Respondent’s final objection to the notices is that they require the production of certain books and documents. Earlier authorities permitted the production of books and documents pursuant to a deposition notice,8 the theory being that the notice was equivalent to a motion to order production under Rule 30 and that a subpoena duces tecum was an empty formality.9 Rule 37(d), however, imposes no sanctions for the failure of a party to produce books and documents pursuant to a deposition notice and there is no precedent for treating such notice as a motion. In the interest of a speedy determination of the action, consideration perhaps should be given to the» amendment of both Rule 26(b) and Rule 37(d) to provide that the production of books and documents may be compelled under a deposition notice and that sanctions may be imposed in case of default.10 Other remedies, however, remain available to the parties in this case. Rules 45 and 34 specifically set forth the procedure to be utilized for the production of books, documents and records and provide for a remedy in case of default. Because of the above reasons, it has been held by the more recent cases that a deposition notice may not require the production of such books and documents.11

Summarizing, respondent may be examined through the captain or the master of the vessel but it may ignore that part of both notices requiring the production of respondent’s books and documents. The examination shall be held on or before February 9, 1960 and the notice in each case should be modified in accordance with this opinion. The Court will fix the time and place of the examination if counsel cannot agree. Settle order on notice.

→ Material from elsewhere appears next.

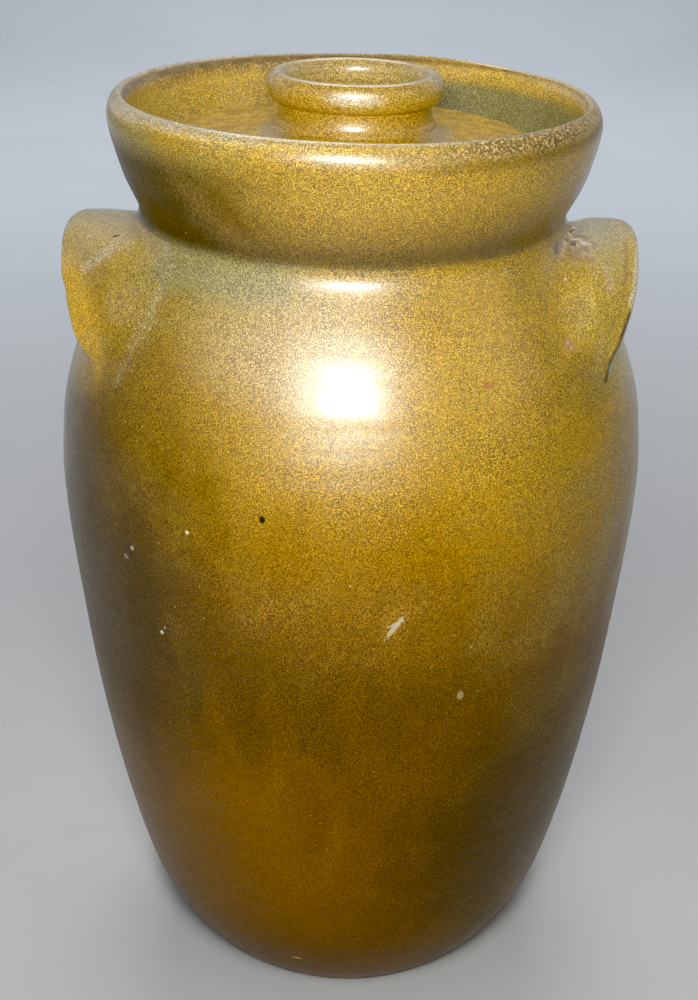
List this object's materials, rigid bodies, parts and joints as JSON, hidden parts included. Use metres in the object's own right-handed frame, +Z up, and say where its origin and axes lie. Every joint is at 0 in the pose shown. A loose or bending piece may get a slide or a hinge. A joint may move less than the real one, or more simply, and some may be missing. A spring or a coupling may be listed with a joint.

. Bank Line v. United States, 2 Cir., 1947, 163 F.2d 133, 138; Warren v. United States, D.C.S.D.N.Y.1955, 17 F.R.D. 389; Fay v. United States, D.C.E.D.N.Y.1958, 22 F.R.D. 28; Sutherland v. United States, D.C.E.D.N.Y.1959, 23 F.R.D. 247.

. United States v. Gahagan Dredging Corp., D.C.S.D.N.Y.1958, 24 F.R.D. 328, 1959 A.M.C. 1589; Park & Tilford Distillers Corp. v. Distillers Company, Ltd., D.C.S.D.N.Y.1956, 19 F.R.D. 169; Williams v. Lehigh Valley Railroad Company, D.C.S.D.N.Y.1956, 19 F.R.D. 285.

. Fay v. United States, supra; Mattingly v. Boston Woven Hose & Rubber Co., D.C.S.D.N.Y.1952, 12 F.R.D. 266; Naylor v. Isthmian S.S. Co., 2 Cir., 1951, 187 F.2d 538, 540; Aston v. American Export Lines, D.C.S.D.N.Y.1951, 11 F.R.D. 442.

. Campbell v. General Motors Corp., D.C.S.D.N.Y.1952, 13 F.R.D. 331, 332.

. Krauss v. Erie R. Co., D.C.S.D.N.Y.1954, 16 F.R.D. 126; Rubin v. General Tire & Rubber Co., D.C.S.D.N.Y.1955, 18 F.R.D. 51, 56; Klop v. United Fruit Company, D.C.S.D.N.Y.1955, 18 F.R.D. 310, 312; United States v. The Dorothy McAllister, D.C.S.D.N.Y.1959, 24 F.R.D. 316, 318.

. United States v. The Dorothy McAllister, supra; Fay v. United States, supra; Duncan v. United States, D.C.S.D.N.Y.1954, 16 F.R.D. 568; Aston v. American Export Lines, supra; Naylor v. Isthmian S.S. Co., supra.

. Rubin v. General Tire & Rubber Co., supra; United States v. The Dorothy McAllister, supra.

. Smith v. Bentley, D.C.S.D.N.Y.1949, 9 F.R.D. 489; Society of Independent Motion Picture Producers v. United Detroit Theatres Corp., D.C.Mich.1948, 8 F.R.D. 453.

. 4 Moore’s Federal Practice, 2d Ed., p. 1053, par. 26.10.

. A similar amendment to § 296 of the New York Civil Practice Act was required with respect to the production of books and documents upon notice to a party. See, New York C.P.A. § 296 and Twenty-First New York Judicial Council Report (1955) pp. 163-167; cf. Ritzwoller v. Lurie, 1923, 204 App.Div. 768, 198 N.Y.S. 754.

. Bank of America, etc. v. Loew’s Intern. Corp., D.C.S.D.N.Y.1956, 18 F.R.D. 491; see, Chemical Specialties Co., Inc. v. Ciba Pharmaceutical Products, Inc., D.C.N.J. 1950, 10 F.R.D. 500, 502.